Y contra toda esta vorágine de poder y altos mandos destaca la endeble figura de Lee Harvey Oswald, un hombre más bien menor que sin embargo ocupó la importante posición de la víctima, el chivo expiatorio que recibe sobre sí todo el peso y la carga simbólica del sacrificio: Lee Harvey Oswald, que transitó por diversos oficios y países sin nunca encontrar la estabilidad personal que, quizá, lo hubiera alejado de ese otro destino más bien funesto.
Sea o no el asesino, es claro que Oswald aceptó participar en el complot, así fuera sólo como una pieza mínima. No es posible saber qué le ofrecieron a cambio ni por qué se vio obligado a tomar esta decisión, pues él mismo resultó asesinado a manos de Jack Ruby, otro peón de este complejo ajedrez que a su vez murió antes de ser interrogado.

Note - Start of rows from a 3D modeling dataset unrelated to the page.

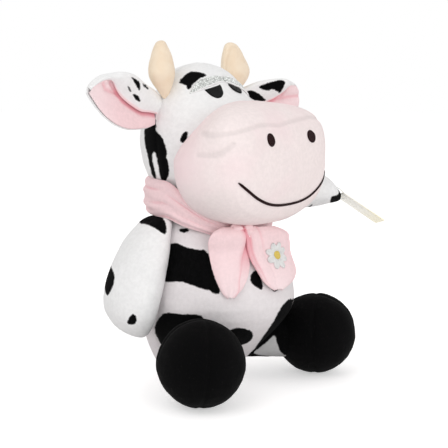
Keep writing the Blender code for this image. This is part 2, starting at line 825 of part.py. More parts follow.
# Legs and feet
def foot_form(name, pivot, place, grow, look=None):
    radius = FOOT_DIAMETER / 2.0 + grow
    start = math.acos((radius - FLOOR_FLAT) / radius)
    rings = []
    for share in shares_between(FOOT_SIDES // 2):
        angle = start + (math.pi - 2.0 * start) * share
        centre = place - Z_AXIS * (radius * math.cos(angle))
        half = radius * math.sin(angle)
        rings.append(ring_points(centre, X_AXIS, Y_AXIS, half, half, FOOT_SIDES))
    return loft(name, rings, pivot, look)


def leg_form(name, pivot, start, end, grow, look=None):
    along = (end - start).normalized()
    across = along.cross(Z_AXIS).normalized()
    deep = across.cross(along)
    half = LEG_DIAMETER / 2.0 + grow
    rings = [ring_points(at, across, deep, half, half, LEG_SIDES) for at in (start, end)]
    return loft(name, rings, pivot, look)


def make_legs(body_clear, body_clear_deep, body_clear_fill):
    """Each leg hangs from a hinge at the top of its hip seam."""
    for side, word in ((-1.0, "right"), (1.0, "left")):
        foot = Vector((side * FOOT_SPREAD / 2.0, -FOOT_FORWARD, FOOT_DIAMETER / 2.0 - FLOOR_FLAT))
        hip = Vector((side * HIP_SPREAD / 2.0, -HIP_FORWARD, LEG_UP))
        back = body_section(HIP_HINGE_UP)[0]
        angle = math.atan2(foot.x, back - foot.y)
        pivot = empty(
            f"leg_{word}_pivot", belly_place(angle, HIP_HINGE_UP, SEAM_GAP), (0.0, 0.0, angle)
        )
        bpy.context.view_layer.update()
        inverse = pivot.matrix_world.inverted()
        foot, hip = inverse @ foot, inverse @ hip
        past = (foot - hip).normalized() * SKIN_THICKNESS
        bore = leg_form(f"cut_leg_bore_{word}", pivot, hip - past, foot + past, -SKIN_THICKNESS)
        foot_clear = foot_form(f"cut_foot_clear_{word}", pivot, foot, SEAM_GAP)
        leg = leg_form(f"leg_skin_{word}", pivot, hip, foot, 0.0, WHITE_PLUSH)
        cut(leg, bore, body_clear, foot_clear)
        hollow = foot_form(f"cut_foot_hollow_{word}", pivot, foot, -SKIN_THICKNESS)
        cut(hollow, body_clear_deep)
        sole = foot_form(f"foot_skin_{word}", pivot, foot, 0.0, BLACK_PLUSH)
        cut(sole, hollow, bore, body_clear)
        grow = -(SKIN_THICKNESS + SEAM_GAP)
        filling = foot_form(f"leg_filling_{word}", pivot, foot, grow, POLYESTER_FILL)
        inner = leg_form(f"join_leg_filling_{word}", pivot, hip, foot, grow)
        boolean(filling, inner, "UNION")
        cut(filling, body_clear_fill)


# Tail
def make_tail():
    back, half_width, half_depth = body_section(TAIL_ROOT_UP, SEAM_GAP)
    side = math.radians(TAIL_SIDE_DEG)
    root = Vector((math.sin(side) * half_width, back + math.cos(side) * half_depth, TAIL_ROOT_UP))
    pivot = empty("tail_pivot", root, (math.radians(90.0 - TAIL_DROP_DEG), 0.0, -side))
    radius = TAIL_DIAMETER / 2.0
    ends = (radius, -TAIL_LENGTH)
    rings = [
        ring_points(Vector((0.0, 0.0, at)), X_AXIS, Y_AXIS, radius, radius, TAIL_SIDES)
        for at in ends
    ]
    cut(loft("tail", rings[::-1], pivot, WHITE_PLUSH), body_form("cut_tail_clear", TAIL_CLEAR))
    rings = []
    for share, wide in TUFT_SHARES:
        centre = Vector((0.0, 0.0, -TAIL_LENGTH - SEAM_GAP - share * TUFT_LENGTH))
        half = wide * TUFT_DIAMETER / 2.0
        rings.append(ring_points(centre, X_AXIS, Y_AXIS, half, half, TAIL_SIDES))
    loft("tail_tuft", rings, pivot, BLACK_PLUSH)


# Scarf
def scarf_centre(up):
    return Vector((0.0, body_section(BODY_HEIGHT)[0] - SCARF_FORWARD, up))


def scarf_row(back_share):
    _, tall, drop = row_at(SCARF_SHARES, back_share)
    middle = BODY_HEIGHT + SCARF_OVER_NECK
    return tall * SCARF_BACK_HEIGHT / 2.0, middle - drop * SCARF_DROP


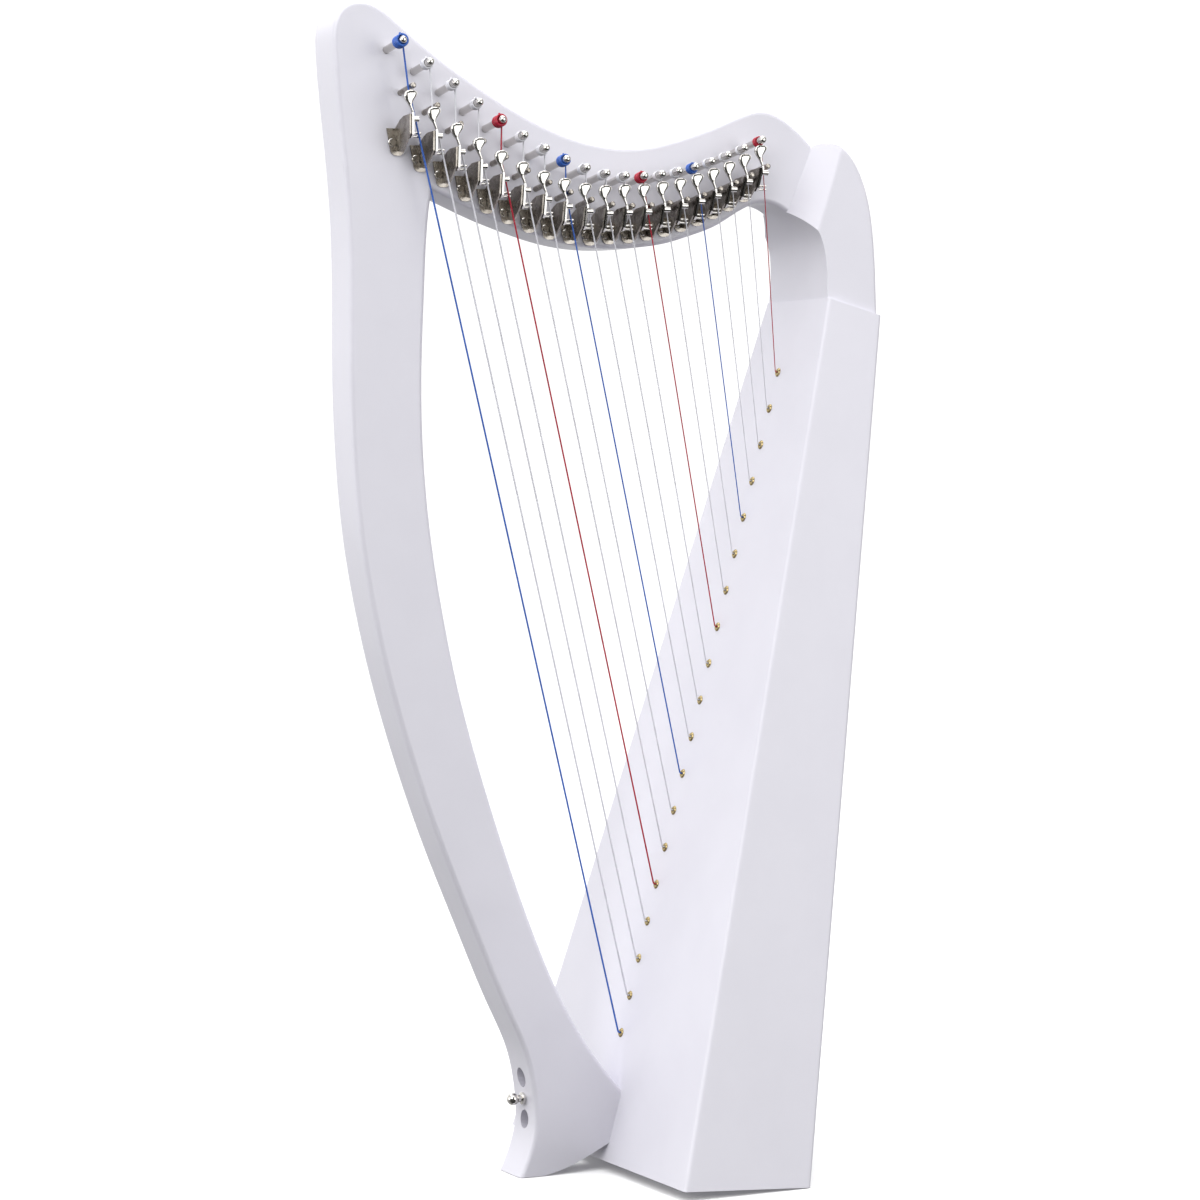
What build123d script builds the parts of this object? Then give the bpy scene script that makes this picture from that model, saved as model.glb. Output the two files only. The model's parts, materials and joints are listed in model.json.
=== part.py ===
from build123d import *
import math
import os

# Small lap lever harp, 19 strings. Millimetres, +Z up.
# X runs along the harp (pillar at -X, soundbox at +X); strings, levers and
# tuning pins stand on the -Y face of the neck.

# ---- overall sizes ---------------------------------------------------------
STRINGS = 19
BOARD_T = 35.5            # thickness of pillar and neck
EDGE_R = 3.0              # rounding of the board's long edges
BOX_LEAN = 15.08          # soundboard leans back from the vertical
BOX_LEN = 632.5           # soundboard length, measured along its slope
BOX_W_BOTTOM = 279.0
BOX_W_TOP = 91.6
BOX_D_BOTTOM = 98.6       # depth at the low back corner
BOX_D_TOP = 45.7
BOX_X = 65.9              # soundboard's lower edge, from the toe of the foot
BOX_Z = 6.35
SOUNDBOARD_T = 4.0
SIDE_T = 6.0
BACK_T = 5.0
BASE_T = 10.0
TOP_BLOCK = 26.0
FOOT_BLOCK_T = 22.0
FOOT_BLOCK_W = 90.0
FOOT_BLOCK_H = 66.0
RIB_W = 20.0
RIB_T = 4.0
BRACE_W = 9.0
BRACE_T = 12.0

# ---- strings and their fittings --------------------------------------------
EYELET_FIRST = 0.1418 * BOX_LEN   # bass eyelet, up the soundboard
EYELET_LAST = 0.9146 * BOX_LEN
STRING_Y = 3.0            # string line, beside the middle of the soundboard
STRING_R_BASS = 0.65
STRING_R_TREBLE = 0.32
CROSS_OUT = 20.0          # strings cross the bridge pins this far off the neck
EYELET_BORE = 1.1
EYELET_R = 2.1
EYELET_FLANGE_R = 3.3
EYELET_FLANGE_T = 1.0
BRIDGE_R = 2.0
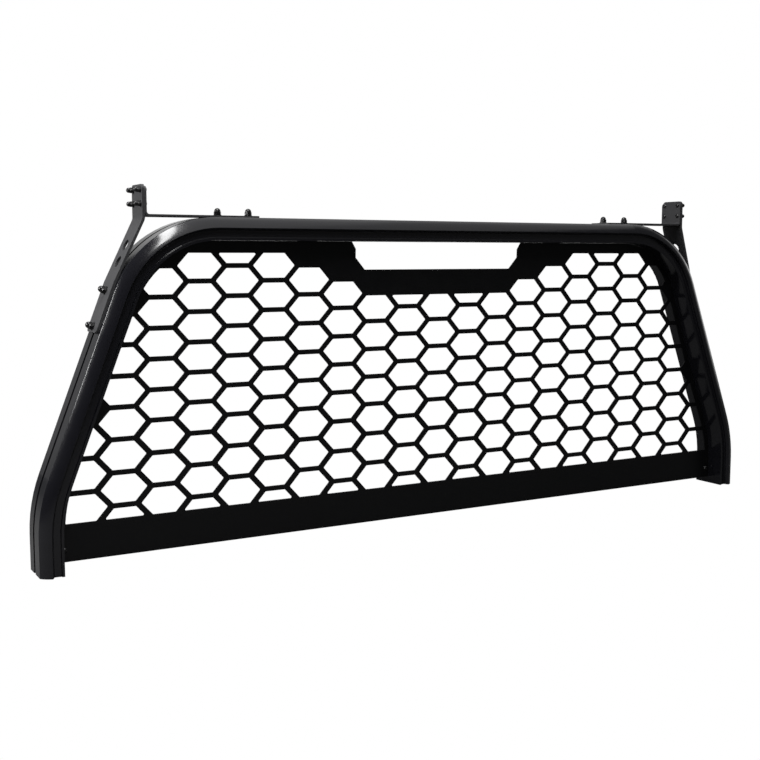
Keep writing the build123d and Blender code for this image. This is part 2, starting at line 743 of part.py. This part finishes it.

El shakespeariano que mató a Lincoln
Hablar de John F. Kennedy nos lleva casi inmediatamente a hacer lo propio con Abraham Lincoln, dos magnicidios que incluso guardan inquietantes coincidencias. En este caso, el asesino fue John Wilkes Booth, quien sorprendió al presidente en el Teatro Ford de Washington.
De nuevo según la historia oficial, Booth formó parte de una conspiración sureña y afín a los Confederados que inicialmente planeó secuestrar a Lincoln para intercambiarlo por prisioneros de la Guerra Civil, sin embargo, en el fondo el móvil parece más profundo, dada la estatura moral de quien alentó y consiguió la abolición de la esclavitud en Estados Unidos.
Curiosamente, Booth fue hijo de un notable intérprete de los dramas shakespearianos, Junius Brutus Booth (mismo nombre con que nació el asesino de César), y él mismo ganó una reputación notable en la profesión paterna. Como en Tema del traidor y del héroe, el cuento de Borges, cabría especular si en este caso la historia no copió también a la literatura y la mente de Booth fue moldeándose en la grandilocuencia de los grandes personajes y las pasiones exacerbadas de la obra del Bardo. Según se sabe, el futuro asesino gustaba de decir que su personaje favorito de este corpus era nada menos que Brutus, “el asesino del tirano”.